Préface : Bernard Pingaud

ISBN : 978-2070372683

Ambigu, tel est l'adjectif qui me vient tout naturellement sous mon clavier lorsque je m'attelle à la fiche relative à ce roman épistolaire De Balzac. Oui, pour une fois, l'auteur renonce à son statut de narrateur omniscient et adopte le "Je" et même un double "Je" puisque ces "Mémoires" reprennent, à de rares exceptions près, les lettres échangées par deux amies de couvent, Armande-Louise de Chaulieu, la Blonde et Renée de Maucombe, la Brune. Balzac passe donc d'un point de vue à un autre avec cette admirable facilité qu'il possède à se glisser dans l'esprit féminin.
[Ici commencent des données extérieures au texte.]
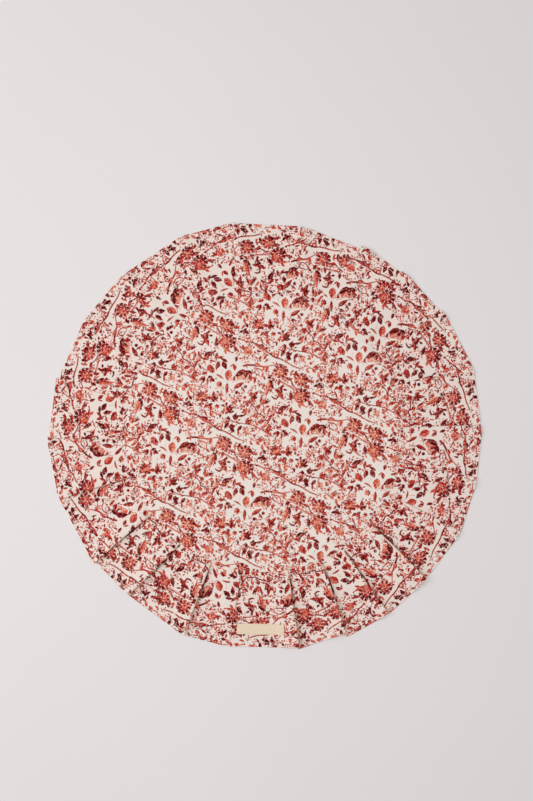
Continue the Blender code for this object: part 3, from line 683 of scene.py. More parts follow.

Louise de Chaulieu porte un grand nom. Son père est duc, un ancien émigré qui recouvrera bientôt suffisamment d'argent pour entreprendre les réparations de l'hôtel particulier familial, où il s'est réinstallé lors de la Restauration de Louis XVIII. de sa grand-mère, qui se poudrait encore à la maréchale, comme on le faisait au XVIIIème siècle, elle a hérité une importante fortune que son père espère lui voir abandonner afin de la dresser en majorat pour son cadet - ce qu'elle finira d'ailleurs par faire pour le bien de tous. de cette grand-mère tant aimée, la jeune fille a aussi hérité le caractère : fort, indomptable, et une façon quasi unique et très "Ancien Régime" de faire la révérence. Pour le reste, Louise est, on le comprend très vite, du haut de sa fierté, une incroyable et incurable narcissique. Enfin, c'est ainsi que nous dirions aujourd'hui . Avec son amie Renée, elle a passé ses années de couvent à rêver à la vie qu'elle se ferait lorsqu'elle serait libre de ses mouvements - et, bien sûr, à l'amour. Louise veut être adorée, aimée pour elle-même. Elle veut dominer et non être dominée. Elle veut un amour exceptionnel et elle finit par le rencontrer en la personne d'un ancien Grand d'Espagne, le baron de Macumer, qui a cédé son titre de duc de Soria à son cadet en raison de désaccords prononcés avec cette curieuse figure bourbonienne que fut Ferdinand VII, remis sur le trône d'Espagne à la chute de Napoléon. Autant Louise est belle, autant Macumer est laid (petit, de physique moyen, plus âgé qu'elle) mais, entre les deux personnages, la fusion se fait tout naturellement : si elle veut dominer et être adorée, lui veut être dominé et adorer. Pendant plusieurs années, le baron et la baronne de Macumer formeront l'un des couples les plus en vue du Paris mondain. Devenue veuve et restée sans enfants, Louise, d'abord écrasée de chagrin, se remariera avec Gaston Marie, un poète de bonne famille (mais néanmoins roturier) et ira s'enterrer à quelques kilomètres de Paris, avec, cette fois-ci, l'intention d'adorer et d'être dominée. Ca tombe bien : Gaston Marie est d'accord . Mais la jalousie, dont cette narcissique chronique de Louise n'a jamais pu se débarrasser, vient briser leur bonheur. On tombe alors dans le mélo : sur des soupçons infondés de l'adultère de son cher époux, la jeune femme se rend poitrinaire en quelques jours et décède dans les bras de Renée, qu'elle a appelée à son chevet.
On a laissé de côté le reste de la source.